La semana pasada, al reflexionar sobre la masacre en Bavispe, Sonora, afirmé lo siguiente: “El Estado mexicano no ha pintado rayas en la arena. No hay, al parecer, acto alguno, por bárbaro que sea, que sea capaz de detonar una reacción extraordinaria por parte de las instituciones de seguridad y justicia”.
Tal vez hablé demasiado pronto. Hay, según parece, una raya en la arena: el asesinato a mansalva de mujeres y niños que tengan nacionalidad estadounidense. Eso sí motiva una reacción excepcional de parte de las autoridades mexicanas: en este caso, solicitar el apoyo del FBI y permitir la operación de un amplio contingente de agentes de esa institución en territorio mexicano.
Ese hecho probablemente cambie la ecuación en este caso. Por una parte, se va a contar con una enorme cantidad de recursos técnicos y humanos para desenmarañar el caso y ubicar a los responsables de la matanza. Asimismo, la participación del FBI en la investigación va a obligar a las dependencias mexicanas, tanto estatales como federales, a actuar con vigor y eficacia inusitados.
En esas circunstancias, es muy probable que los asesinos de la familia LeBarón sean capturados y procesados en fecha próxima. Y si se confirma que, en efecto, la masacre fue responsabilidad de La Línea, ese grupo probablemente enfrente una persecución sostenida de ambos lados de la frontera.
Esto encaja perfectamente con un patrón histórico: nada motiva tanto a nuestras autoridades como el asesinato de una persona con pasaporte extranjero. Muy particularmente si ese pasaporte es estadounidense y el caso adquiere relevancia mediática en el país vecino.
Así sucedió, por ejemplo, luego del asesinato del agente de la DEA, Enrique Kiki Camarena en 1985: el hecho terminó con años de tolerancia al narcotráfico y llevó a la detención de Ernesto Fonseca y Rafael Caro Quintero.
Así sucedió también en 2010, cuando personal del consulado estadounidense en Ciudad Juárez fue asesinado por pistoleros vinculados a la pandilla de los Aztecas. Varios de los responsables fueron detenidos a los pocos meses.
Así se repitió en 2011, tras la muerte violenta de Jaime Zapata, agente de la Agencia de Inmigración y Aduanas (ICE por sus siglas en inglés), a manos de los Zetas en una carretera de San Luis Potosí. Los sicarios responsables fueron detenidos a los pocos días y eventualmente extraditados a Estados Unidos. Su jefe directo, Jesús Enrique Rejón, alias El Mamito, tercero al mando en la estructura de los Zetas, corrió la misma suerte a los pocos meses.

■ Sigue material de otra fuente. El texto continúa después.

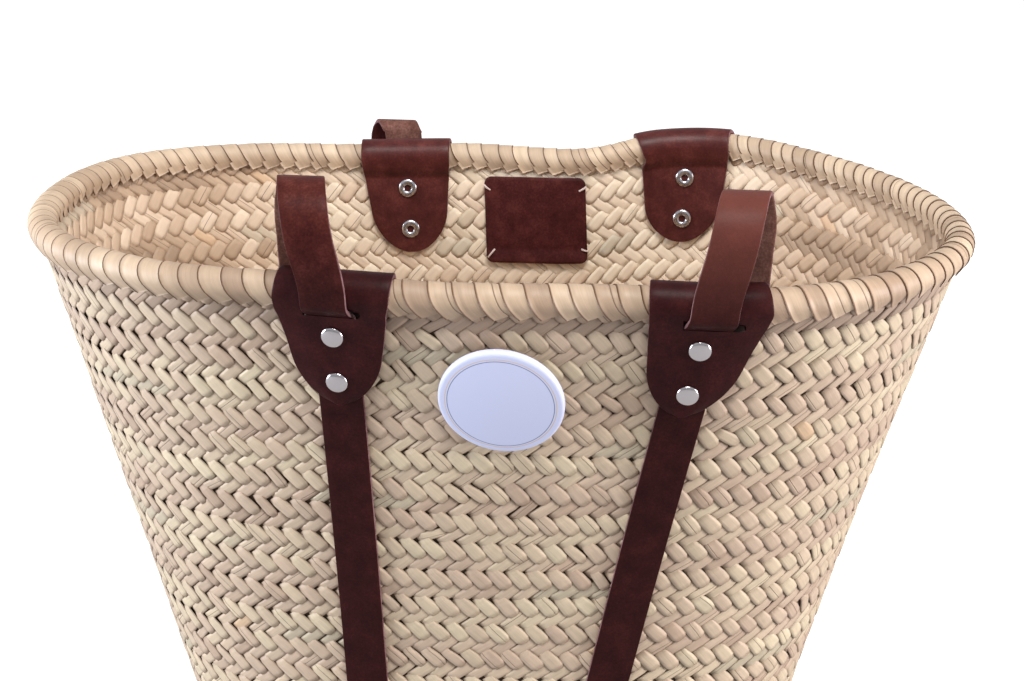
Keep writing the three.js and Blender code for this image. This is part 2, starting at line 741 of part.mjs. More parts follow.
const labelSeat = -(halfWall + wovenClearance);
const labelFace = labelSeat - labelThickness;
const labelPlace = (x, z, offset) => {
  const turn = degrees(labelTurn);
  return onWall(1, labelCentreX + x * Math.cos(turn) - z * Math.sin(turn),
    labelCentreZ + x * Math.sin(turn) + z * Math.cos(turn), offset);
};
const cornerSigns = [[-1, 1], [1, 1], [-1, -1], [1, -1]];

function label() {
  const [halfWidth, halfHeight] = [labelWidth / 2, labelHeight / 2];
  const columns = [0, 0.3, 1].map((t) => [
    -halfWidth + t * labelCorner, halfHeight - labelCorner * (1 - Math.sqrt(1 - (1 - t) ** 2))]);
  columns.push([-halfWidth / 2, halfHeight], [0, halfHeight], [halfWidth / 2, halfHeight]);
  columns.push(...columns.slice(0, 3).reverse().map(([x, z]) => [-x, z]));
  const rings = columns.map(([x, z]) => [
    labelPlace(x, -z, labelSeat), labelPlace(x, z, labelSeat),
    labelPlace(x, z, labelFace), labelPlace(x, -z, labelFace)]);
  const holes = cornerSigns.map(([a, b]) => {
    const [x, z] = threadHole(a, b);
    const [near, far] = [labelPlace(x, z, labelSeat + cutReach), labelPlace(x, z, labelFace - cutReach)];
    return drill(near, far, threadHoleRadius, 6);
  });
  return cut(loft(rings), holes);
}

const threadHole = (a, b) =>
  [a * (labelWidth / 2 - threadInset), b * (labelHeight / 2 - 1.6 * threadInset)];

function cornerThread(a, b) {
  const [x, z] = threadHole(a, b);
  const [farX, farZ] = [a * (labelWidth / 2 + 3 * threadRadius), z + b * threadInset / 2];
  const high = labelFace - clearance - threadRadius;
  const low = -(halfWall + clearance);
  const bend = high + 0.8 * threadRadius;
  const points = [[0, low], [0, bend], [0.12, high], [0.88, high], [1, bend], [1, low]];
  const places = points.map(([t, offset]) =>
    labelPlace(x + (farX - x) * t, z + (farZ - z) * t, offset));
  const plane = places[5].clone().sub(places[0]).cross(places[1].clone().sub(places[0])).normalize();
  return wire(places, threadRadius, plane);
}

// Button badge: a sheet shell over a flat back, and a spring wire pin behind it
function badgeAxes() {
  const u = roundAt(-1, badgeCentreX, badgeCentreZ);
  const wall = wallAxes(u, heightShare(u, badgeCentreZ));
  const axis = wall.out.clone()
    .applyAxisAngle(wall.along, degrees(-badgeTilt))
    .applyAxisAngle(vec(0, 0, 1), degrees(badgeTurn)).normalize();
  const slant = degrees(Math.hypot(badgeTilt, badgeTurn));
  const standOff = halfWall + wovenClearance + badgeRadius * Math.sin(slant);
  return { axis, centre: wall.point.addScaledVector(wall.out, standOff) };
}

function badgeShell() {
  const { axis, centre } = badgeAxes();
  const lip = badgeRadius - badgeLip;
  const crown = (r) => badgeEdge + badgeDome * (1 - (r / badgeRadius) ** 2);
  const outer = [0, 0.5, 0.85].map((t) => [t * badgeRadius, crown(t * badgeRadius)]);
  const inner = outer.map(([r, d]) => [r, d - badgeSheet]).reverse();
  const wall = badgeRadius - badgeSheet;
  const profile = [
    ...outer, [badgeRadius - badgeRoll, badgeEdge - 0.7 * badgeRoll], [badgeRadius, badgeEdge * 0.6],
    [badgeRadius, 0.6 * badgeRoll], [badgeRadius - 0.6 * badgeRoll, 0], [lip, 0], [lip, badgeSheet],
    [wall, badgeSheet], [wall, badgeEdge * 0.5], ...inner,
  ];
  return turned(centre, axis, profile, 32);
}

function badgeBack() {
  const { axis, centre } = badgeAxes();
  const radius = badgeRadius - badgeLip - clearance;
  return turned(centre, axis, [[0, 0], [radius, 0], [radius, badgeSheet], [0, badgeSheet]], 32);
}

function badgePin() {
  const { axis, centre } = badgeAxes();
  const across = vec(0, 0, 1).cross(axis).normalize();
  const level = -(clearance + pinWireRadius);
  const bow = level - pinBow;
  const shape = [[-1, level], [-0.85, level], [-0.55, bow], [0.55, bow], [0.85, level], [1, level]];
  const points = shape.map(([share, depth]) => centre.clone()
    .addScaledVector(across, share * pinHalfLength).addScaledVector(axis, depth));
  return wire(points, pinWireRadius, axis.clone().cross(across).normalize());
}

const group = new THREE.Group();

function add(name, geometry, look) {
  geometry.computeVertexNormals();
  const mesh = new THREE.Mesh(geometry, new THREE.MeshStandardMaterial(look));
  mesh.name = name;
  group.add(mesh);
}

const drills = tabs.flatMap(({ side, hand }) => rivetDepths.map((depth) => rivetDrill(side, hand, depth)));
add('woven_body', cut(wovenBody(), drills), straw);
add('rim_core', rimSolid(rimCoreSection), straw);
add('rim_wrap', rimSolid(rimWrapSection()), paleStraw);
add('left_girth_strap', girthStrap(-1), leather);
add('right_girth_strap', girthStrap(1), leather);
for (const tab of tabs) {
  const { name, side, hand } = tab;
  add(`${name}_tab`, tabSolid(tab), leather);
  add(`${name}_crown`, crownLink(side, hand), leather);
  for (const [i, level] of ['upper', 'lower'].entries()) {
    add(`${name}_${level}_rivet`, rivetCap(side, hand, rivetDepths[i]), chrome);
    add(`${name}_${level}_rivet_ring`, rivetRing(side, hand, rivetDepths[i]), chrome);
  }
}
add('front_grip', grip(-1), leather);
add('back_grip', grip(1), leather);
add('leather_label', label(), leather);
for (const [a, b] of cornerSigns) {
  add(`label_thread_${b > 0 ? 'top' : 'bottom'}_${a > 0 ? 'right' : 'left'}`, cornerThread(a, b), thread);
}
add('badge_shell', badgeShell(), whiteFilm);
add('badge_back', badgeBack(), chrome);
add('badge_pin', badgePin(), chrome);

const bounds = new THREE.Box3().setFromObject(group);
const middle = bounds.getCenter(vec(0, 0, 0));
group.position.set(-middle.x, -middle.y, -bounds.min.z);

export default group;
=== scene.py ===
# %% [markdown]
# # Straw beach basket
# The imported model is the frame: every piece below is placed in its coordinates, so nothing is
# fitted by eye. The basket's own sizes are repeated here in millimetres, measured from the middle
# of its base, and one helper turns them into metres in the frame.

# %% Load the frame
import json
import math

import bpy
import numpy as np
from mathutils import Matrix, Vector
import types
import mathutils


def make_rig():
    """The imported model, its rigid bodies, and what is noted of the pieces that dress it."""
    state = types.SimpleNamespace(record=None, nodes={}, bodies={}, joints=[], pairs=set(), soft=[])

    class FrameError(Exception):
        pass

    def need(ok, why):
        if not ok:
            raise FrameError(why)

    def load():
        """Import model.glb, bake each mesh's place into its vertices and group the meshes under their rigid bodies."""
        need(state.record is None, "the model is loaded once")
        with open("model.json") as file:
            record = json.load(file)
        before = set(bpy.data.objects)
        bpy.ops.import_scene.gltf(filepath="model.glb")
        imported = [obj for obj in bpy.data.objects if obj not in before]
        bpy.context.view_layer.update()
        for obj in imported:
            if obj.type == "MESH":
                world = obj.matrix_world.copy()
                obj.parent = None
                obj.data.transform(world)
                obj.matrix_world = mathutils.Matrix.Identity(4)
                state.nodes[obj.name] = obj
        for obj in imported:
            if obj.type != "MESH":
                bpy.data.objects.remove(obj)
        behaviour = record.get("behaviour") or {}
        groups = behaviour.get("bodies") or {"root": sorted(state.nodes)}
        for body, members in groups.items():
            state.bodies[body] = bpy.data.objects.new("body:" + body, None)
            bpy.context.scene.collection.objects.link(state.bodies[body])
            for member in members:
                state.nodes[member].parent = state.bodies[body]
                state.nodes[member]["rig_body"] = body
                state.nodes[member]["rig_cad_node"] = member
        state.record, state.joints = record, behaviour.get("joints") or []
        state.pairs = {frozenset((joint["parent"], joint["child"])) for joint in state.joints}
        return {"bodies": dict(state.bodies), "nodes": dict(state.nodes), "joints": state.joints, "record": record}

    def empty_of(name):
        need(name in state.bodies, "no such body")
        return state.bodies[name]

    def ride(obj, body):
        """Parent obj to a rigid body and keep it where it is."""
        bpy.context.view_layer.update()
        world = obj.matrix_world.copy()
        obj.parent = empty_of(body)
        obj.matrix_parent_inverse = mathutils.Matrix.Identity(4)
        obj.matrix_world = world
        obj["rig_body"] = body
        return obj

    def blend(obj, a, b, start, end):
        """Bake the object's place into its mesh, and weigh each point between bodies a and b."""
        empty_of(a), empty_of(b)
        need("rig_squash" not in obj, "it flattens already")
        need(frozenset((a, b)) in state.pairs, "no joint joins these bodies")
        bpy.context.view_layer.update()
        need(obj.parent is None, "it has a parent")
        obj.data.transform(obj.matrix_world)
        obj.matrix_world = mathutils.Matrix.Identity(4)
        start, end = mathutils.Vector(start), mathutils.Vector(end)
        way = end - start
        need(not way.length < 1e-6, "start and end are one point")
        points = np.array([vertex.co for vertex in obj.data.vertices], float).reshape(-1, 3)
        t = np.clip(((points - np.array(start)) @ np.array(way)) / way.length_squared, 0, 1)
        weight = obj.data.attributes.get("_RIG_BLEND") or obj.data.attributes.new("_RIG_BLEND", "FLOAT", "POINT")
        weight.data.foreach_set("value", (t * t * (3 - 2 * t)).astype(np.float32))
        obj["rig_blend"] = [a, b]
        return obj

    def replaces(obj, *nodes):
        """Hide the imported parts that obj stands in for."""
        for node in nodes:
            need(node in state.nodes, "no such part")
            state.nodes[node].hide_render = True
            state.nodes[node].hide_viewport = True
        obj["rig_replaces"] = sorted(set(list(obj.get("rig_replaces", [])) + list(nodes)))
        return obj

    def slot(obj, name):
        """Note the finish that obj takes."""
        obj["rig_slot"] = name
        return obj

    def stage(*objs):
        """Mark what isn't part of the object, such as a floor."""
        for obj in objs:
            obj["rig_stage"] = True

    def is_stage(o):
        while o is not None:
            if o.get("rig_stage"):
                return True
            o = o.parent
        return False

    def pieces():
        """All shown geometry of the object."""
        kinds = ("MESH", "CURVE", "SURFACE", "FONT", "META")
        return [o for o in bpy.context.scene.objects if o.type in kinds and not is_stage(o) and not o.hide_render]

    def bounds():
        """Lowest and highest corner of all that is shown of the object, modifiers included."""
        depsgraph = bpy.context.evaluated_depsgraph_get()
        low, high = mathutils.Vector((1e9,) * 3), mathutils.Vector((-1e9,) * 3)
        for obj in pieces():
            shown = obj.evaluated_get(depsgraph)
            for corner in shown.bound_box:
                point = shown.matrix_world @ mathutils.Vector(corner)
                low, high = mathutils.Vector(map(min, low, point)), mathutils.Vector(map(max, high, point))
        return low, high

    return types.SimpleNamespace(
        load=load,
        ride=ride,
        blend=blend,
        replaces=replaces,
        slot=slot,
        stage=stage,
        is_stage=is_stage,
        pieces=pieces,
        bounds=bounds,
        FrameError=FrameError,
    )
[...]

Este patrón no sorprende. México vive en una relación asimétrica con Estados Unidos y no es fácil resistir las presiones que vienen del norte, menos cuando un caso adquiere alto perfil en los medios estadounidenses. Cuando eso sucede, las autoridades mexicanas pasan de la indolencia a la acción a la velocidad de la luz. Y está bien que así suceda: hay que celebrar cualquier caso que no quede en la impunidad.
Pero no deja de ser deprimente que lo único (o casi lo único) que parece motivar una reacción extraordinaria de nuestras instituciones de seguridad y justicia sea la muerte de una persona con pasaporte extranjero. Y eso solo si el asunto es cubierto profusamente por los medios estadounidenses.
¿Cuál es entonces el mensaje para los criminales? Que deben evitar matar a extranjeros o personas con doble nacionalidad. Todo lo demás se vale.